The Gradle task hubCreateStepDefinition accepts a new option format. If set to xqy (i.e., -Pformat=xqy), Data Hub generates a customizable XQuery sample module and a JavaScript wrapper for it. The XQuery module creates a sample envelope with stub methods for each part of the envelope (e.g., headers, instance, triples).

See hubCreateStepDefinition.

Easier MLCP Ingestion

In Quickstart, the step detail panel for the ingestion step now displays an MLCP command that is prepopulated with the settings you select in the UI.



To use MLCP to ingest your data, simply copy the entire MLCP command displayed in QuickStart and paste it to a command-line window.

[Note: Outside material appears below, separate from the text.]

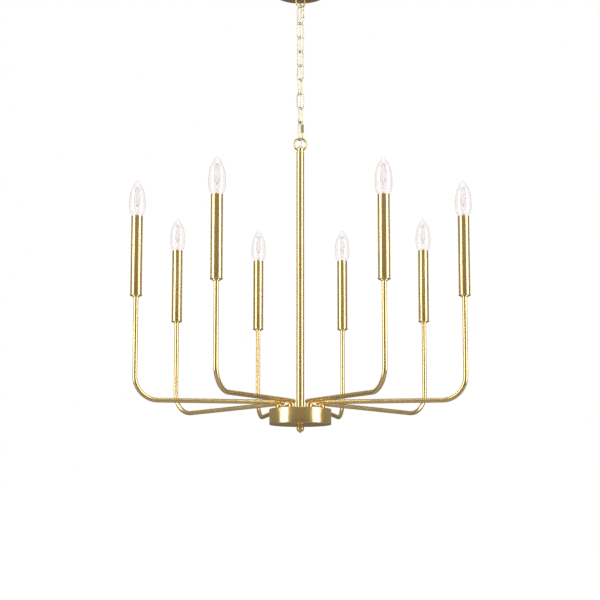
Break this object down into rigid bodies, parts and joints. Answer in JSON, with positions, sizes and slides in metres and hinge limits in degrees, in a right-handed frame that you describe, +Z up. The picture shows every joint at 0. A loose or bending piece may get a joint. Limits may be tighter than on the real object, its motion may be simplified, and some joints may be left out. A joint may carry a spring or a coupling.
{
  "type": "chandelier",
  "caption": "Multi arm candle chandelier in satin gold: L-bent swivelling arms on a drum hub, plain candle sleeves with clear bulbs, two-piece rod, ring, quick links, short chain and canopy.",
  "frame": {"origin": "middle of the ceiling strap's two slots, on the ceiling face", "axes": "+Z up into the ceiling; the front faces -Y; +X to the right seen from the front"},
  "size_m": [0.7302, 0.7312, 1.0272],
  "materials": {
    "satin_gold": "satin brushed brass plate",
    "chain_gold": "bright brass plate",
    "black_holder": "black phenolic",
    "clear_glass": "clear thin glass",
    "clear_cord": "clear PVC over tinned strands",
    "zinc_steel": "zinc-plated steel",
    "green_screw": "green-coated screw",
    "splice_plastic": "ivory nylon"
  },
  "bodies": {
    "ceiling_mount": {"ceiling_strap": "zinc_steel", "canopy": "satin_gold", "canopy_nipple": "zinc_steel", "strap_lock_nut": "zinc_steel", "canopy_loop": "satin_gold", "ground_screw": "green_screw"},
    "chain": {"upper_quick_link": "chain_gold", "chain_links": "chain_gold", "lower_quick_link": "chain_gold", "power_cord": "clear_cord"},
    "upper_nut": {"upper_link_nut": "chain_gold"},
    "lower_nut": {"lower_link_nut": "chain_gold"},
    "ring": {"hang_ring": "satin_gold"},
    "stem": {"hang_cap": "satin_gold", "cap_set_screw": "satin_gold", "upper_rod": "satin_gold", "rod_coupler": "zinc_steel", "lower_rod": "satin_gold", "rod_foot_bush": "zinc_steel", "hub_shell": "satin_gold", "hub_cover": "satin_gold", "hub_nipple": "zinc_steel", "hub_lock_nuts": "zinc_steel", "finial": "satin_gold", "pivot_collars": "satin_gold", "pivot_washers": "zinc_steel", "pivot_nuts": "zinc_steel", "splice_caps": "splice_plastic"},
    "arm_body_1": {"arm_1": "satin_gold", "lampholder_1": "black_holder", "candle_sleeve_1": "satin_gold"},
    "arm_body_2": {"arm_2": "satin_gold", "lampholder_2": "black_holder", "candle_sleeve_2": "satin_gold"},
    "arm_body_3": {"arm_3": "satin_gold", "lampholder_3": "black_holder", "candle_sleeve_3": "satin_gold"},
    "arm_body_4": {"arm_4": "satin_gold", "lampholder_4": "black_holder", "candle_sleeve_4": "satin_gold"},
    "arm_body_5": {"arm_5": "satin_gold", "lampholder_5": "black_holder", "candle_sleeve_5": "satin_gold"},
    "arm_body_6": {"arm_6": "satin_gold", "lampholder_6": "black_holder", "candle_sleeve_6": "satin_gold"},
    "arm_body_7": {"arm_7": "satin_gold", "lampholder_7": "black_holder", "candle_sleeve_7": "satin_gold"},
    "arm_body_8": {"arm_8": "satin_gold", "lampholder_8": "black_holder", "candle_sleeve_8": "satin_gold"},
    "bulb_body_1": {"bulb_1": "clear_glass"},
    "bulb_body_2": {"bulb_2": "clear_glass"},
    "bulb_body_3": {"bulb_3": "clear_glass"},
    "bulb_body_4": {"bulb_4": "clear_glass"},
    "bulb_body_5": {"bulb_5": "clear_glass"},
    "bulb_body_6": {"bulb_6": "clear_glass"},
    "bulb_body_7": {"bulb_7": "clear_glass"},
    "bulb_body_8": {"bulb_8": "clear_glass"}
  },
  "joints": [
    {"name": "chain_swing", "type": "hinge", "parent": "ceiling_mount", "child": "chain", "pos_m": [0, 0, -0.0569], "axis": [0.7431, 0.6691, 0], "range_deg": [-12, 12], "deforming": ["power_cord"]},
    {"name": "upper_nut_slide", "type": "slide", "parent": "chain", "child": "upper_nut", "axis": [0, 0, -1], "range_m": [0, 0.0025]},
    {"name": "lower_nut_slide", "type": "slide", "parent": "chain", "child": "lower_nut", "axis": [0, 0, -1], "range_m": [0, 0.006]},
    {"name": "ring_swing", "type": "hinge", "parent": "chain", "child": "ring", "pos_m": [0, 0, -0.36759], "axis": [0.9903, 0.1392, 0], "range_deg": [-12, 12], "deforming": ["power_cord"]},
    {"name": "stem_swing", "type": "hinge", "parent": "ring", "child": "stem", "pos_m": [0, 0, -0.37909], "axis": [-0.1392, 0.9903, 0], "range_deg": [-12, 12]},
    {"name": "arm_1_swivel", "type": "hinge", "parent": "stem", "child": "arm_body_1", "pos_m": [0.01913, -0.04619, -0.97509], "axis": [0, 0, 1], "range_deg": [-20, 12]},
    {"name": "arm_2_swivel", "type": "hinge", "parent": "stem", "child": "arm_body_2", "pos_m": [0.04619, -0.01913, -0.97509], "axis": [0, 0, 1], "range_deg": [-18, 18]},
    {"name": "arm_3_swivel", "type": "hinge", "parent": "stem", "child": "arm_body_3", "pos_m": [0.04619, 0.01913, -0.97509], "axis": [0, 0, 1], "range_deg": [-24, 12]},
    {"name": "arm_4_swivel", "type": "hinge", "parent": "stem", "child": "arm_body_4", "pos_m": [0.01913, 0.04619, -0.97509], "axis": [0, 0, 1], "range_deg": [-14, 12]},
    {"name": "arm_5_swivel", "type": "hinge", "parent": "stem", "child": "arm_body_5", "pos_m": [-0.01913, 0.04619, -0.97509], "axis": [0, 0, 1], "range_deg": [-12, 14]},
    {"name": "arm_6_swivel", "type": "hinge", "parent": "stem", "child": "arm_body_6", "pos_m": [-0.04619, 0.01913, -0.97509], "axis": [0, 0, 1], "range_deg": [-12, 24]},
    {"name": "arm_7_swivel", "type": "hinge", "parent": "stem", "child": "arm_body_7", "pos_m": [-0.04619, -0.01913, -0.97509], "axis": [0, 0, 1], "range_deg": [-18, 18]},
    {"name": "arm_8_swivel", "type": "hinge", "parent": "stem", "child": "arm_body_8", "pos_m": [-0.01913, -0.04619, -0.97509], "axis": [0, 0, 1], "range_deg": [-12, 20]},
    {"name": "bulb_1_unscrew", "type": "slide", "parent": "arm_body_1", "child": "bulb_body_1", "axis": [0, 0, 1], "range_m": [0, 0.03]},
    {"name": "bulb_2_unscrew", "type": "slide", "parent": "arm_body_2", "child": "bulb_body_2", "axis": [0, 0, 1], "range_m": [0, 0.03]},
    {"name": "bulb_3_unscrew", "type": "slide", "parent": "arm_body_3", "child": "bulb_body_3", "axis": [0, 0, 1], "range_m": [0, 0.03]},
    {"name": "bulb_4_unscrew", "type": "slide", "parent": "arm_body_4", "child": "bulb_body_4", "axis": [0, 0, 1], "range_m": [0, 0.03]},
    {"name": "bulb_5_unscrew", "type": "slide", "parent": "arm_body_5", "child": "bulb_body_5", "axis": [0, 0, 1], "range_m": [0, 0.03]},
    {"name": "bulb_6_unscrew", "type": "slide", "parent": "arm_body_6", "child": "bulb_body_6", "axis": [0, 0, 1], "range_m": [0, 0.03]},
    {"name": "bulb_7_unscrew", "type": "slide", "parent": "arm_body_7", "child": "bulb_body_7", "axis": [0, 0, 1], "range_m": [0, 0.03]},
    {"name": "bulb_8_unscrew", "type": "slide", "parent": "arm_body_8", "child": "bulb_body_8", "axis": [0, 0, 1], "range_m": [0, 0.03]}
  ]
}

Remember: Remember to replace the password value with the correct password before running the command.
Additional Granularity for Provenance Tracking of Mapping, Mastering, and Custom Steps

By default, Data Hub captures document-level provenance information for all steps. Now, you can also track property-level provenance information for mapping, mastering, and custom steps. See Set Provenance Granularity Manually.

If property-level provenance information is tracked, Data Hub adds provenance properties to the created mapped or merged content descriptors to track information about the original document properties and where those document properties are located in the new documents. This results in multiple provenance documents for each mapped or merged document.

You can also define the specific property-level provenance information to track in a custom step. See Provenance in a Custom Step.

Data Hub 5.0.1

Data Hub 5.0.1 includes stability and usability improvements, as well as bug fixes.

Data Hub 5.0.0

Data Hub 5.0.0 includes the following new features and changes:

New Flows-and-Steps Architecture

In MarkLogic Data Hub v5.0, a flow is redefined as a series of steps that process your data.

Code templates are provided for basic use cases and can be customized for more complex situations.

If you are upgrading from 4.x, you can still execute your old 4.x flows using the Gradle task hubRunLegacyFlow. However, you must convert them to 5.0 flows and steps to be able to view or edit them in the QuickStart.

Introducing Smart Mastering in MarkLogic Data Hub

Data Hub now uses the MarkLogic Smart Mastering technology to allow you to merge records that refer to the same entity during a mastering step.

Using QuickStart, you can configure the match-and-merge options of this new feature based on your entity model.

Provenance Information for Steps

Detailed provenance information is automatically tracked for all types of steps (ingestion, mapping, mastering, and custom). Provenance information includes answers to questions, such as:

  • When was this entity instance created?
  • From which step was this entity instance created?
  • From which flow was this entity instance created?
  • Which user created this entity instance?
Change to Deployment of Schemas
The local schemas directory, which is scaffolded to contain schemas that are later deployed to the staging schemas database, is changed:
  • from (old) hub-internal-config/schemas
  • to (new) ml-config/databases/mlStagingSchemasDbName/schemas, where mlStagingSchemasDbName is the value of mlStagingSchemasDbName in gradle.properties, if specified. Default is ml-config/databases/data-hub-STAGING-SCHEMAS/schemas.
If you later change the name of the staging schemas database, you must:
  • rename the directory to ml-config/databases/new-staging-schemas-db-name/schemas and
  • update the value of mlStagingSchemasDbName in gradle.properties.

This change aligns the staging schemas directory path with ml-gradle.

Mapping and Entities

To simplify customization, QuickStart stores mapping information in a JSON file, instead of generated code. The mapping configuration files are in the your-project-root/mappings directory.

Likewise, entity configuration files moved to the your-project-root/entities directory.

Important: If you plan to use Data Hub Service with Data Hub v5.0, you must contact Support to upgrade your DHS environment to use Data Hub v5.0.